I get it, holding competitions in Riot’s own studios is easier, cheaper and more accessible for them. Yet, it takes a lot away from the experience that the fans and the pros will have at the event. It’s not the same when a couple hundred people are cheering for their favorite team in a venue that they’ve been to time and time again than when thousands are doing the same in a huge arena. I also don’t mean that I want every single international competition to be in a humongous venue, it’s just that laughably small venues make the tournaments feel ordinary and unimportant.

What’s more is that the changes to the ASE 2017 were completely pointless.  It never truly felt like it was a serious competition or that the absolutely best team was winning. Even the players went out and stated that they didn’t practice that much to prepare. Removing the fun and relaxed aspect of the tournament also removed the only quality that made All Stars different from other League events.
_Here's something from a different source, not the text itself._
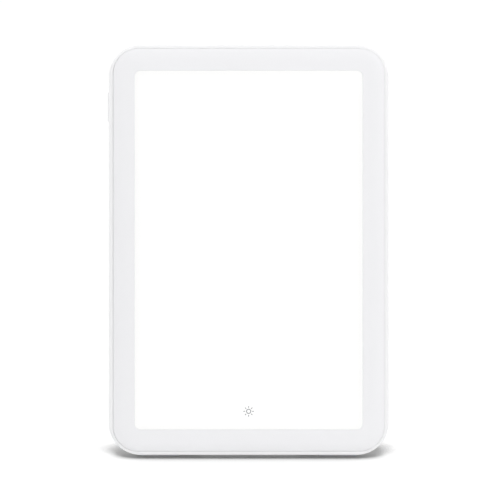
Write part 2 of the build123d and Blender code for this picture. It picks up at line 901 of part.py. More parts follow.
def standing(pieces):
    """Leans every piece back, stands it on z = 0 and centres the lamp's box on the origin."""
    leaned = {name: Rot(-lean_angle, 0, 0) * shape for name, shape in pieces.items()}
    box = Compound(list(leaned.values())).bounding_box()
    shift = Pos(-(box.min.X + box.max.X) / 2, -(box.min.Y + box.max.Y) / 2, floor_drop)
    return {name: shift * shape for name, shape in leaned.items()}


lamp = standing(build_lamp())
os.makedirs("parts", exist_ok=True)
for name, shape in lamp.items():
    export_step(shape, os.path.join("parts", name + ".step"))
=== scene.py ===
# %% [markdown]
# A slim light therapy lamp: an opal window lit from within, in a white frame the size of a tablet.
# It leans back on two rubber feet and a hinged leg. The solid model already holds every piece at its
# real size, so this lesson is about looks: what each surface is made of, the fine shapes that a
# solid model leaves out, and the light and the camera.

# %% Load the solid model
import json
import math

import bmesh
import bpy
from mathutils import Matrix, Vector


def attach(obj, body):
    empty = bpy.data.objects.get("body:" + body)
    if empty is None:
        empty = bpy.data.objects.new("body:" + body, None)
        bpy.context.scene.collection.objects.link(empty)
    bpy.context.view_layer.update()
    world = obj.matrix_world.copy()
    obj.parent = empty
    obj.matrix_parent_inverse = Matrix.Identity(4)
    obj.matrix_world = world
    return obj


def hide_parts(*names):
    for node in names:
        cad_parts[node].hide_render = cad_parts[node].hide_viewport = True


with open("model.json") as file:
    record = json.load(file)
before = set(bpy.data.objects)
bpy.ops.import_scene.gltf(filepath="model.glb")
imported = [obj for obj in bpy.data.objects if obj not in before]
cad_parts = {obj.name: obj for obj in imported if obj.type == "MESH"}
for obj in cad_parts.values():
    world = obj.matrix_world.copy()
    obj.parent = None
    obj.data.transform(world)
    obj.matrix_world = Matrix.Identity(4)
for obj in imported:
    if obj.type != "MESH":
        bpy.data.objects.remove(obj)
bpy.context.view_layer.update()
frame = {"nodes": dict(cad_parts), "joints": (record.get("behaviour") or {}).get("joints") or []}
nodes = frame["nodes"]
print("solid pieces:", len(nodes))

# %% [markdown]
# The panel leans back, so its pieces are easier to place along its own axes: x to the right seen
# from the front, y from the face to the back, z up the panel. One matrix takes them to the world.
# It is worked out from the solid model: the face of the bezel is y = 0, the cover's lower edge z = 0.

# %% The panel's own axes
lean = math.radians(12)
upright = Matrix.Rotation(lean, 4, "X")


def extent(node, turn=upright):
    """Lowest and highest corner of a solid piece along turned axes, the panel's if none are given."""
    turned = [turn @ v.co for v in nodes[node].data.vertices]
    return Vector(map(min, zip(*turned))), Vector(map(max, zip(*turned)))


cover_low, cover_high = extent("rear_cover")
bezel_low, bezel_high = extent("front_bezel")
panel_origin = Vector(((cover_low.x + cover_high.x) / 2, bezel_low.y, cover_low.z))
panel_to_world = upright.inverted() @ Matrix.Translation(panel_origin)
panel_width = cover_high.x - cover_low.x
panel_height = cover_high.z - cover_low.z
panel_depth = cover_high.y - bezel_low.y
print("panel, mm:", [round(size * 1000, 2) for size in (panel_width, panel_height, panel_depth)])

# %% [markdown]
# A material here is one Principled shader. What is the same all over the surface is set on the shader
# itself, and what is uneven is linked to a pattern. Colours are written as sRGB hex values, as a
# colour picker shows them, and turned to the linear values that a renderer adds up.

# %% Helpers for materials
mm = 0.001


def linear(hex_colour):
    """Linear RGBA of an sRGB hex value."""
    channels = [int(hex_colour[i:i + 2], 16) / 255 for i in (0, 2, 4)]
    return [c / 12.92 if c <= 0.04045 else ((c + 0.055) / 1.055) ** 2.4 for c in channels] + [1.0]


def add_node(material, kind, sockets=None, **settings):
    """Adds a node. A socket takes a value, or a link where it is given another node's output."""
    tree = material.node_tree
    node = tree.nodes.new(kind)
    for name, value in settings.items():
        setattr(node, name, value)
    for name, value in (sockets or {}).items():
        if isinstance(value, bpy.types.NodeSocket):
            tree.links.new(value, node.inputs[name])
        else:
            node.inputs[name].default_value = value
    return node


def new_material(name, hex_colour, roughness, **sockets):
    """A material whose even values are constants on its shader."""
    material = bpy.data.materials.new(name)
    material.use_nodes = True
    material.diffuse_color = linear(hex_colour)
    shader = material.node_tree.nodes["Principled BSDF"]
    shader.inputs["Base Color"].default_value = linear(hex_colour)
    shader.inputs["Roughness"].default_value = roughness
    for socket, value in sockets.items():
        shader.inputs[socket.replace("_", " ")].default_value = value
    return material


def link(material, output, socket):
    """Links a pattern to a socket of the material's shader."""
    shader = material.node_tree.nodes["Principled BSDF"]
    material.node_tree.links.new(output, shader.inputs[socket])


def place(material, scale=(1, 1, 1), turn=(0, 0, 0)):
    """Coordinates of the piece in metres, turned and stretched for a pattern."""
    coordinates = add_node(material, "ShaderNodeTexCoord")
    mapping = add_node(material, "ShaderNodeMapping", {
        "Vector": coordinates.outputs["Object"], "Rotation": turn, "Scale": scale})
    return mapping.outputs["Vector"]


# %% [markdown]
# Most surfaces are moulded, sawn, etched or brushed, and each of those ways leaves a grain. One
# function gives it: noise of the grain's real size, which roughens the gloss and, with a bump of the
# grain's real depth, breaks up the highlights. A second, far larger noise dulls and shines the
# surface in soft patches, as handling and the flow of the plastic do. Noise seldom leaves the middle
# of its range, so that middle is stretched to the full spread of the roughness.
#
# Moulded and stamped pieces also have no razor-sharp edges. A Bevel node bends the shading normal
# near each edge, so the solid pieces catch a thin highlight there without a change of their shape.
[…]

In his Travis Talks video, Travis Gafford shares his brutal thoughts on All Stars 2017:  “Again, we went back to the NA LCS Studio for All Stars for what might be the worst event Riot ever put on. They made no effort to change the arena, make it feel special. The whole thing was just kind of a bummer.”  While I did enjoy my time at the ASE 2017 as a fan, Travis definitely has a point. Whether it was because of the venue, the format or both, last year’s All Star didn’t feel special or unique as a whole. The event felt rushed and poorly thought through. With League of Legends continuing to grow as an esport, I honestly hope Riot goes back to the drawing board with All Stars and takes note of what made the event memorable in the first place, but also that they avoid making the same mistakes they made at the ASE in other international competitions.